STEM, an acronym for Science, Technology, Engineering and Math, helps prepare students for careers that meet the needs of today’s complex, global economy.  Katherine loved logic puzzles as an enrichment student, and her first STEM project in elementary school was a 3M challenge in which she worked with a partner to develop an idea for a computer program to monitor screen time and age-appropriate content. Emily focused on STEM projects during summer camps and in 7th grade worked on a model future city for the elderly project.

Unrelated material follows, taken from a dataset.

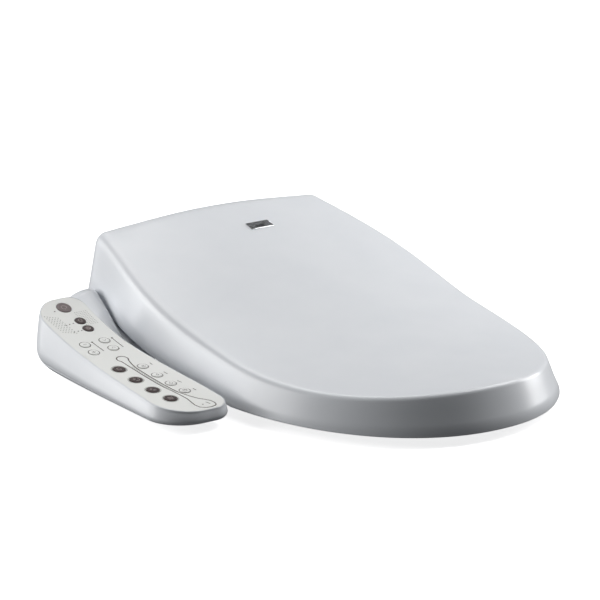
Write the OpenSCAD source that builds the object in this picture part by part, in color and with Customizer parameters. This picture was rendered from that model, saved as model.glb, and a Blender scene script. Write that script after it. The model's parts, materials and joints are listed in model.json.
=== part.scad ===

When it was time for the friends to partner on their first science fair project, the choice was easy. Katherine’s father had rebuilt a deck a few years ago and even though he stained the wood, it still cracked.  Since Katherine’s father and Emily’s grandfather are both woodworkers, the girls set out to discover which coatings would best preserve and protect their projects. They cut and numbered pine blocks, coated them with a variety of sealants, and using a wood moisture meter analyzed how the sealants affected wood moisture.  The project took several months, and to their surprise, one of the blocks coated with stain fared worse than an untreated block. The winner among the tested coatings was clear, semi-gloss Minwax Polyurethane.

Their project was among the first-place winners in this year’s Fayette County Science Fair and a third-place winner in the Griffin RESA Science Fair.

The friends believe the logic, method and patience required in their STEM experience will benefit their future careers. Katherine is leaning toward a career in criminal justice, and Emily would like to pursue a robotics engineering major at the U.S. Naval Academy.